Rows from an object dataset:
>> Begin
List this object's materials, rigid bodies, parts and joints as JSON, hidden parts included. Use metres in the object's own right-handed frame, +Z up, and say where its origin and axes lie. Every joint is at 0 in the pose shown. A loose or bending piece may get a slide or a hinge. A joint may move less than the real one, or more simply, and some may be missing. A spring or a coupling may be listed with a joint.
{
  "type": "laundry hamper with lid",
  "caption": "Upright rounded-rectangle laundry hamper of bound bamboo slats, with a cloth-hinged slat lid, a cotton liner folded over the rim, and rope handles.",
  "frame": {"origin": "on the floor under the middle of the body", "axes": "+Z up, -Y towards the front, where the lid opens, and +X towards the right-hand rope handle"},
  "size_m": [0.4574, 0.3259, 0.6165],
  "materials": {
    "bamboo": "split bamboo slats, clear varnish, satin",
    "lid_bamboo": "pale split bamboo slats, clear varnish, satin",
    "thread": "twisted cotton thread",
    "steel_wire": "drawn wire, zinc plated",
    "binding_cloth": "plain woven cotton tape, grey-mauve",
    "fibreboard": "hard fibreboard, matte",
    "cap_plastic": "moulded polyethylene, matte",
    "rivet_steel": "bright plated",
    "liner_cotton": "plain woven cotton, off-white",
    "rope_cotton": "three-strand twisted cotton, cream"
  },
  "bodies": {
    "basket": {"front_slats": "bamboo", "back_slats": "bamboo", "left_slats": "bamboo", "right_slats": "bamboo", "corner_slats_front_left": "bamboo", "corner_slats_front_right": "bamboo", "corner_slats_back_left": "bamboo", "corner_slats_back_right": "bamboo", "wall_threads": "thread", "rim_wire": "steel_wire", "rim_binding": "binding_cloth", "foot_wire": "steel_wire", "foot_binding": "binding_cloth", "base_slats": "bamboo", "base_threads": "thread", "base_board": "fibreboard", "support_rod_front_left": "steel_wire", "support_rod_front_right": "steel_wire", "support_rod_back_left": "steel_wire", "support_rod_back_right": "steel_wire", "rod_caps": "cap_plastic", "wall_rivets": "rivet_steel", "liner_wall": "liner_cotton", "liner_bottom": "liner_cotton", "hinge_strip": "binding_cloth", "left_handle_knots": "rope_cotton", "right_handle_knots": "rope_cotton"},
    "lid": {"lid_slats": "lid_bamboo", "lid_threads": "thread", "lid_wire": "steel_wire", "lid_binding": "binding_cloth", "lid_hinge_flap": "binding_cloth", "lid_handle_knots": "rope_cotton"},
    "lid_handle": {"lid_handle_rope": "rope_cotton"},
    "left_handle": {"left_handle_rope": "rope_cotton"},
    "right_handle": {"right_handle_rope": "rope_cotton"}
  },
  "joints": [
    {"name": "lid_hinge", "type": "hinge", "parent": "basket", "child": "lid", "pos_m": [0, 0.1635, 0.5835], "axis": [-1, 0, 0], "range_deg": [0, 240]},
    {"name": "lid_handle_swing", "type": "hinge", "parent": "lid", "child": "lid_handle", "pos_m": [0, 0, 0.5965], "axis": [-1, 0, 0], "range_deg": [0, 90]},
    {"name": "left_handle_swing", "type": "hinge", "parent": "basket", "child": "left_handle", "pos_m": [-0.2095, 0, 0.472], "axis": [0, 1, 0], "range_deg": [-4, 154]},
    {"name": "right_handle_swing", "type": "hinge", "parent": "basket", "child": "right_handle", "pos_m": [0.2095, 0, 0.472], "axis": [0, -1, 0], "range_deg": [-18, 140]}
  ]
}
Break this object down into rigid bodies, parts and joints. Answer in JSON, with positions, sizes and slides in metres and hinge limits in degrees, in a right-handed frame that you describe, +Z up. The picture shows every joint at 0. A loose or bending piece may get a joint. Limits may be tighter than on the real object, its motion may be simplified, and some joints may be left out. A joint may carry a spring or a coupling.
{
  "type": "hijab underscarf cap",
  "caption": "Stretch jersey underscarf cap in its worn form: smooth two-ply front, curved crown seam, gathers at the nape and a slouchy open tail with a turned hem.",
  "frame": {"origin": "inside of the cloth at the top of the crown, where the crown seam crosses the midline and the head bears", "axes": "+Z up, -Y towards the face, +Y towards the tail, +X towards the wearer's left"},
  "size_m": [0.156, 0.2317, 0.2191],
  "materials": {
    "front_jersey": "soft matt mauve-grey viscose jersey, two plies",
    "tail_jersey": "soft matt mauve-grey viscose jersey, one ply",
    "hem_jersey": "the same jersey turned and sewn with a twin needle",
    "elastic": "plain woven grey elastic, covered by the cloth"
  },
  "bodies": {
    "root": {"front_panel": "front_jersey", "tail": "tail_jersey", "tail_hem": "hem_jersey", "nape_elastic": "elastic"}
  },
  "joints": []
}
>> End
>> Begin
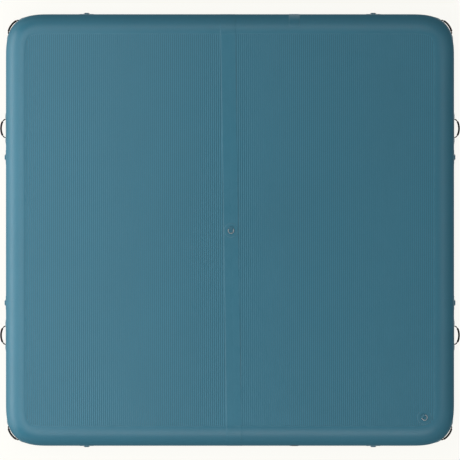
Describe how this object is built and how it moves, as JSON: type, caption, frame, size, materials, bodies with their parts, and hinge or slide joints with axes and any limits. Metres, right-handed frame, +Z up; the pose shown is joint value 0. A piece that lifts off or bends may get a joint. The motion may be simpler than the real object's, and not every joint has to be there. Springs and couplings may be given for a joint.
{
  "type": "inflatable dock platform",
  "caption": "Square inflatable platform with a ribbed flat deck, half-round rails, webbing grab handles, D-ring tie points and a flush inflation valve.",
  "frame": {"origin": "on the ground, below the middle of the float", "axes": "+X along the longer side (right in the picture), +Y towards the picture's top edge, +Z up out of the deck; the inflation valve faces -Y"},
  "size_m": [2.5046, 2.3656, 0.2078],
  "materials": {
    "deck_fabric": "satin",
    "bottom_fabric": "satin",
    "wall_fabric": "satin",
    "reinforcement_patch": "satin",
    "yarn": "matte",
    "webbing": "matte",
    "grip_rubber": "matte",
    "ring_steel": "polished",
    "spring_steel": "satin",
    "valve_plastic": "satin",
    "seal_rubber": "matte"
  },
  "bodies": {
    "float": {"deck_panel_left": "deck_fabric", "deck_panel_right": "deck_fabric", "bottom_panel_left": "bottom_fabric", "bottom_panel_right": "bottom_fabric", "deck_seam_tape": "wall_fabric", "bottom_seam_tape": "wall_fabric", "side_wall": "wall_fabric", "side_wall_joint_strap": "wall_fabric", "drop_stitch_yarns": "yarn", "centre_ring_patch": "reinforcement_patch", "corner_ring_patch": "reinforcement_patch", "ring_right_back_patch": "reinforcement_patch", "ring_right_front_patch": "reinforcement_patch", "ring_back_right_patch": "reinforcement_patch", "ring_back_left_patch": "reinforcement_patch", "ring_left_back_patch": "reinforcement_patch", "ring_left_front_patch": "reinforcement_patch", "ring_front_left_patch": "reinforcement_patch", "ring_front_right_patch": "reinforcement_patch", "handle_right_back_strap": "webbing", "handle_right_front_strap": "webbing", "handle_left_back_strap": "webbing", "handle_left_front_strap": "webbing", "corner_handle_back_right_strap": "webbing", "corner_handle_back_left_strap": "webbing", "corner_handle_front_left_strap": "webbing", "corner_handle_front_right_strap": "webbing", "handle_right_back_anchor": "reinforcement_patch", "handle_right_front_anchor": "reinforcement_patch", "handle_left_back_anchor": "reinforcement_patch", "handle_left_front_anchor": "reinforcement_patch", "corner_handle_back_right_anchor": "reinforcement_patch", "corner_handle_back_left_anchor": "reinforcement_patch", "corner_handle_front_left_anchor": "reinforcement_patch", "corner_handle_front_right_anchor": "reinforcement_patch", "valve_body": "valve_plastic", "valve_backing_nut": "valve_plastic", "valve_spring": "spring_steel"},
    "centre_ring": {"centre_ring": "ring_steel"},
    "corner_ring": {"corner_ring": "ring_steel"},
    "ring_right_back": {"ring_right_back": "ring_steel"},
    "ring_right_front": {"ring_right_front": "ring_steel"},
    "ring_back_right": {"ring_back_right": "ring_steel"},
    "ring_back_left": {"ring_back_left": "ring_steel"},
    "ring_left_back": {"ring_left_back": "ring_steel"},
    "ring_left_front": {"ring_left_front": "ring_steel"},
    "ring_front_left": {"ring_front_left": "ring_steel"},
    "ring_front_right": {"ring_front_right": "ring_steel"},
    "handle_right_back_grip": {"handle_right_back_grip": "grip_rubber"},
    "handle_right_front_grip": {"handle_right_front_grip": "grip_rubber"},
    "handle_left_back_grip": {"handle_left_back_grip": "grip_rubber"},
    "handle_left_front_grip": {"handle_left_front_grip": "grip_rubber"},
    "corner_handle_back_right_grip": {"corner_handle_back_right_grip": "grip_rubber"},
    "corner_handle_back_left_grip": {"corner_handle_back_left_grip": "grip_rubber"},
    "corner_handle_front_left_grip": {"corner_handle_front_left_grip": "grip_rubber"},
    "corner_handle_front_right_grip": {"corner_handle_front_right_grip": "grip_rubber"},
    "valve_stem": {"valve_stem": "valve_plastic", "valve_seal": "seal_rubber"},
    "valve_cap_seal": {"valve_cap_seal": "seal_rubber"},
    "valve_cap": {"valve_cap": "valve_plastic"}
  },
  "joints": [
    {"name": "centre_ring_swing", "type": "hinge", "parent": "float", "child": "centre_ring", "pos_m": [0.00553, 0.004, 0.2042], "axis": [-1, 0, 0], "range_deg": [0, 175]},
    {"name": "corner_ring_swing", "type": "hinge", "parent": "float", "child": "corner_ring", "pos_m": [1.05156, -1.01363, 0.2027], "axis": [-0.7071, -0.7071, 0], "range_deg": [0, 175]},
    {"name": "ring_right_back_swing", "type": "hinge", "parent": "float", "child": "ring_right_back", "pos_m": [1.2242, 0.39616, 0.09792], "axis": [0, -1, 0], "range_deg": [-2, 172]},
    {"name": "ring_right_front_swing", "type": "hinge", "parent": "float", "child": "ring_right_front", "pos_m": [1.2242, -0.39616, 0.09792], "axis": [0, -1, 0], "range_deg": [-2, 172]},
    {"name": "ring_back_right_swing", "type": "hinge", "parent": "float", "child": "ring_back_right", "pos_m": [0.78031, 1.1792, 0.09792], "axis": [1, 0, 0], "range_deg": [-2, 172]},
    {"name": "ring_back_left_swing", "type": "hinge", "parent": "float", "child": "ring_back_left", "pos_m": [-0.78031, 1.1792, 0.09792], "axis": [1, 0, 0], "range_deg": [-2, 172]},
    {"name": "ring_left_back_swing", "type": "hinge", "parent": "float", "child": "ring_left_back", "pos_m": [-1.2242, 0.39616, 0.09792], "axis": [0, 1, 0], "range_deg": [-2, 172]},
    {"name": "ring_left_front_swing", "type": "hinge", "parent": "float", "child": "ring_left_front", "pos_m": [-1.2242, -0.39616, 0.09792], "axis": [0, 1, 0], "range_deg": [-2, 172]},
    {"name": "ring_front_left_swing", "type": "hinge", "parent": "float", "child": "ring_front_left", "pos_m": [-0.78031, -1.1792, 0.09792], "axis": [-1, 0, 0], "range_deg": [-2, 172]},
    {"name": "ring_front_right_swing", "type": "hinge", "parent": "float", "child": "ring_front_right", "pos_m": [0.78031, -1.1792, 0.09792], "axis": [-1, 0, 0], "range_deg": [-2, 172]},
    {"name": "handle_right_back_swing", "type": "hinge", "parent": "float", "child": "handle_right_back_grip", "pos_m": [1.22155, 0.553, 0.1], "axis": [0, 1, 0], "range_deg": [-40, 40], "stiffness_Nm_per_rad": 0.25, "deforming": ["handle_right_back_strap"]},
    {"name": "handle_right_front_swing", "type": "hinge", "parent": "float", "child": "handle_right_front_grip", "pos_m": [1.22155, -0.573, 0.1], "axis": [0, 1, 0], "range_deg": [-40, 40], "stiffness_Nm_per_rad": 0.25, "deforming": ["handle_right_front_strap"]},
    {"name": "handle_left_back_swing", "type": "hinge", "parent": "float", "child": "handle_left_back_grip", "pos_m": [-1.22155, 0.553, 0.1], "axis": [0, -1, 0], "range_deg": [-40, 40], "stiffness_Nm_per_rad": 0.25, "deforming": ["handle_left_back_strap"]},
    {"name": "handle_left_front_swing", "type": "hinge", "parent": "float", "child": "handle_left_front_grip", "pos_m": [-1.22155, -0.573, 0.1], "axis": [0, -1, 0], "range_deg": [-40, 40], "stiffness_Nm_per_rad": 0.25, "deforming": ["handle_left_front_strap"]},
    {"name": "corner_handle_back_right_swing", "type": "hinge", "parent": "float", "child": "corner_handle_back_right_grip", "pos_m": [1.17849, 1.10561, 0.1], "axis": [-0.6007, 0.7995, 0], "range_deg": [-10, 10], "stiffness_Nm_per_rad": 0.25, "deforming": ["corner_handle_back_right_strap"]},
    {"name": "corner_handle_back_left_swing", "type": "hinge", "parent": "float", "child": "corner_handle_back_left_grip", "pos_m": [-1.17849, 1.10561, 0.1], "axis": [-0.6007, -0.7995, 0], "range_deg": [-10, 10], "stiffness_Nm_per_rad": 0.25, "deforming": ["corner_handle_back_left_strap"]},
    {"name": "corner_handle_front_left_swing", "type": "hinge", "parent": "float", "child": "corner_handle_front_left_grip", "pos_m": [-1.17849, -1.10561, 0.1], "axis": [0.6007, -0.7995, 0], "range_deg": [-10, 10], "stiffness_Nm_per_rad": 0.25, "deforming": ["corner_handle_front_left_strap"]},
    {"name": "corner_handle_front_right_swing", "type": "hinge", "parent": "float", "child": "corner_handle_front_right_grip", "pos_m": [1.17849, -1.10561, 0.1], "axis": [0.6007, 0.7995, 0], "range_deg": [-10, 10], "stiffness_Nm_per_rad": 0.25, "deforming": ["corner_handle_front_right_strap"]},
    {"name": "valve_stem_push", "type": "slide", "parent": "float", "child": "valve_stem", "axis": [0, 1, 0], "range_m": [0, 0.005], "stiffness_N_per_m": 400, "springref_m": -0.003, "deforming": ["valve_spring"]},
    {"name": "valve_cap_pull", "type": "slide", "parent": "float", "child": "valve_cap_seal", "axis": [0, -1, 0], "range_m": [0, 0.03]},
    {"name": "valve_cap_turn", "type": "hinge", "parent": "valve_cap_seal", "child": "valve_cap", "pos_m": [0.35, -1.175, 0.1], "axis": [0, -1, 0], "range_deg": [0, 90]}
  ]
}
>> End
WHAT THE TASK REQUIRES: In the listing above, how many lines include the word "rigid"? Answer with the number and nothing more.

PROBLEM SOLUTION: 2